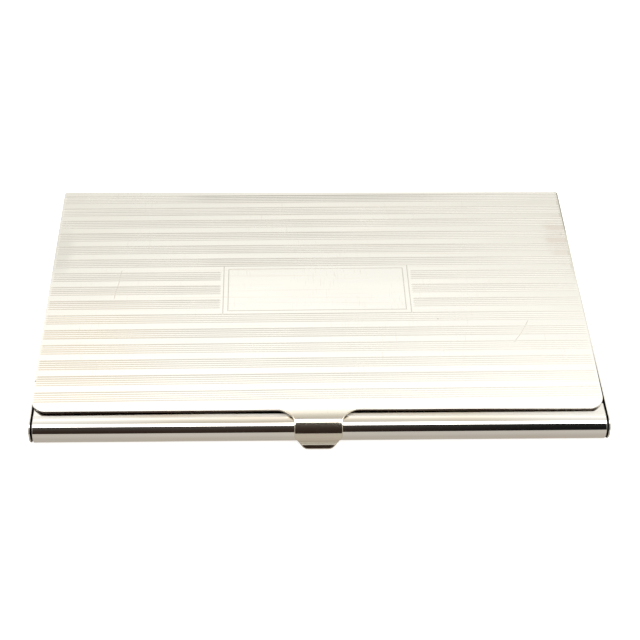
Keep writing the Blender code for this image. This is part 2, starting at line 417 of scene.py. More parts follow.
def panel_mask(graph, place):
    """1 on the cartouche's plain panel, 0 elsewhere."""
    x, y, _ = axes(graph, place)
    _, _, rear, front = cartouche_rows()
    side = PANEL_LINE_X / MM
    aside = graph.fade(graph.math("ABSOLUTE", x), side - 0.6, side - 0.1, 1.0, 0.0)
    away = graph.math("ABSOLUTE", graph.math("SUBTRACT", y, (rear + front) / 2 / MM))
    half = (rear - front) / 2 / MM
    return graph.math("MULTIPLY", aside, graph.fade(away, half - 0.6, half - 0.1, 1.0, 0.0))


def blot(graph, place, centre, size, ragged):
    """A soft-edged patch round a point of the lid: 1 in its middle."""
    offset = graph.vector("SUBTRACT", place, (centre[0], centre[1], 0.0))
    offset = graph.vector("MULTIPLY", offset, (1 / size[0], 1 / size[1], 0.0))
    away = graph.vector("LENGTH", offset)
    rough = graph.math("MULTIPLY", graph.math("SUBTRACT", graph.noise(place, 0.35, 3.0), 0.5), ragged)
    return graph.fade(graph.math("ADD", away, rough), 0.3, 1.0, 1.0, 0.0)


def tones(colour, *factors):
    """A colour with each channel multiplied by its own factor."""
    return tuple(c * k for c, k in zip(colour, factors))


def silver_colour(graph, place, colour):
    """Clouds of warmer and greyer silver, streaked along the width."""
    clouds = graph.noise(graph.stretch(place, (0.35, 1.0, 1.0)), 0.10, 3.0)
    base = graph.blend(graph.fade(clouds, 0.35, 0.65), colour, tones(colour, 0.955, 0.96, 0.97))
    streaks = graph.noise(graph.stretch(place, (0.035, 1.6, 1.0)), 1.0, 3.0)
    return graph.blend(graph.fade(streaks, 0.52, 0.80), base, tones(colour, 0.93, 0.90, 0.87))


def silver_roughness(graph, place, roughness):
    """Handling marks: slightly rougher clouds."""
    return graph.fade(graph.noise(place, 0.13, 4.0, 0.6), 0.35, 0.7, roughness * 0.8, roughness * 1.3)


def tray_roughness(graph, place, roughness):
    """Polished, but rubbed dull in a narrow line on the lip, just in front of the lid's edge."""
    x, y, z = axes(graph, place)
    edge = LID_FRONT_Y / MM
    rear = graph.math("ADD", y, graph.fade(x, -44.0, -18.0, 0.40, 0.24))
    line = graph.math(
        "MULTIPLY", graph.fade(y, edge - 1.0, edge - 0.8), graph.fade(rear, edge, edge + 0.06, 1.0, 0.0)
    )
    rubbed = graph.math("MULTIPLY", graph.fade(z, 4.2, 4.3), line)
    added = graph.math("MULTIPLY", rubbed, 0.62)
    return graph.math("ADD", silver_roughness(graph, place, roughness), added)


def silver_normal(graph, place):
    """The faint waviness of polished sheet."""
    return graph.bump(graph.noise(place, 0.16, 1.0), 0.00003, 0.35)


def lid_scratches(graph, place):
    """The scratches of the lid: two long ones, fine hairlines, and upright ones in the cartouche."""
    left, right = [long_scratch(graph, place, start, end, 0.10) for start, end in LONG_SCRATCHES]
    fine = hairlines(graph, place, 15, 5.0, 0.16, 0.50)
    marks = graph.math("MAXIMUM", graph.math("MAXIMUM", left, right), graph.math("MULTIPLY", fine, 0.35))
    polished = hairlines(graph, place, 84, 2.6, 0.11, 0.42)
    polished = graph.math("MULTIPLY", polished, graph.math("MULTIPLY", panel_mask(graph, place), 0.45))
    return graph.math("MAXIMUM", marks, polished)


def rear_edge(graph, x, y, width, start, end):
    """A strip along the rear part of the lid's right edge, which leans in towards the front."""
    lean = LID_TAPER / LID_DEPTH
    across = graph.math("SUBTRACT", x, graph.math("MULTIPLY", y, lean))
    inner = (HALF_WIDTH - REAR_Y * lean) / MM - width
    return graph.math("MULTIPLY", graph.fade(across, inner - 0.12, inner), graph.fade(y, start, end))


def front_edge_tarnish_and_shade(graph, x, y, z):
    """Dark tarnish and painted shade on the lid's front edge, where it meets the lip; thinner at the right,
    none by the corners and the tab.
    """
    edge = LID_FRONT_Y / MM
    top = (LID_TOP - FRONT_SAG) / MM
    level = graph.fade(x, 22.0, 42.0, top - 0.06, top - 0.24)
    below = graph.fade(graph.math("SUBTRACT", z, level), -0.02, 0.02, 1.0, 0.0)
    front = graph.fade(y, edge + 0.15, edge + 0.8, 1.0, 0.0)
    aside = graph.math("ABSOLUTE", graph.math("SUBTRACT", x, TAB_CENTRE_X / MM))
    return graph.math("MULTIPLY", below, graph.math("MULTIPLY", front, graph.fade(aside, 4.6, 6.2)))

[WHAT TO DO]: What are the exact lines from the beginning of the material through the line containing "1.0, 1.0, 0.0)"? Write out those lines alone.

[SOLUTION FOR THIS PROBLEM]:
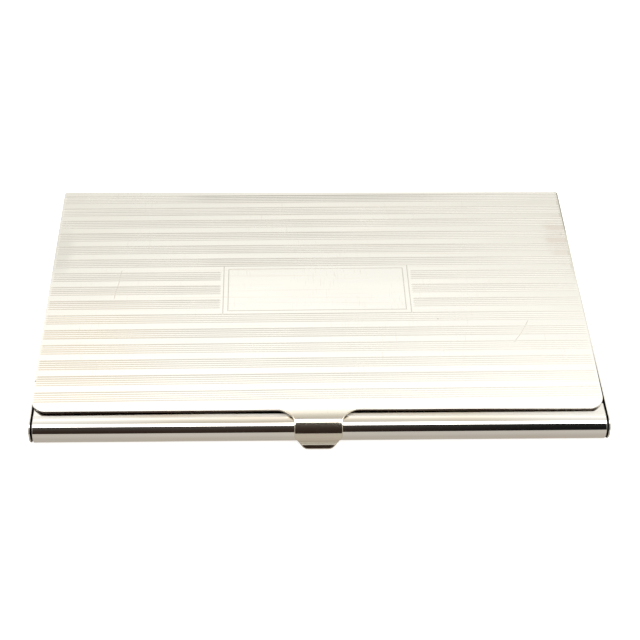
Keep writing the Blender code for this image. This is part 2, starting at line 417 of scene.py. More parts follow.
def panel_mask(graph, place):
    """1 on the cartouche's plain panel, 0 elsewhere."""
    x, y, _ = axes(graph, place)
    _, _, rear, front = cartouche_rows()
    side = PANEL_LINE_X / MM
    aside = graph.fade(graph.math("ABSOLUTE", x), side - 0.6, side - 0.1, 1.0, 0.0)
    away = graph.math("ABSOLUTE", graph.math("SUBTRACT", y, (rear + front) / 2 / MM))
    half = (rear - front) / 2 / MM
    return graph.math("MULTIPLY", aside, graph.fade(away, half - 0.6, half - 0.1, 1.0, 0.0))


def blot(graph, place, centre, size, ragged):
    """A soft-edged patch round a point of the lid: 1 in its middle."""
    offset = graph.vector("SUBTRACT", place, (centre[0], centre[1], 0.0))
    offset = graph.vector("MULTIPLY", offset, (1 / size[0], 1 / size[1], 0.0))
    away = graph.vector("LENGTH", offset)
    rough = graph.math("MULTIPLY", graph.math("SUBTRACT", graph.noise(place, 0.35, 3.0), 0.5), ragged)
    return graph.fade(graph.math("ADD", away, rough), 0.3, 1.0, 1.0, 0.0)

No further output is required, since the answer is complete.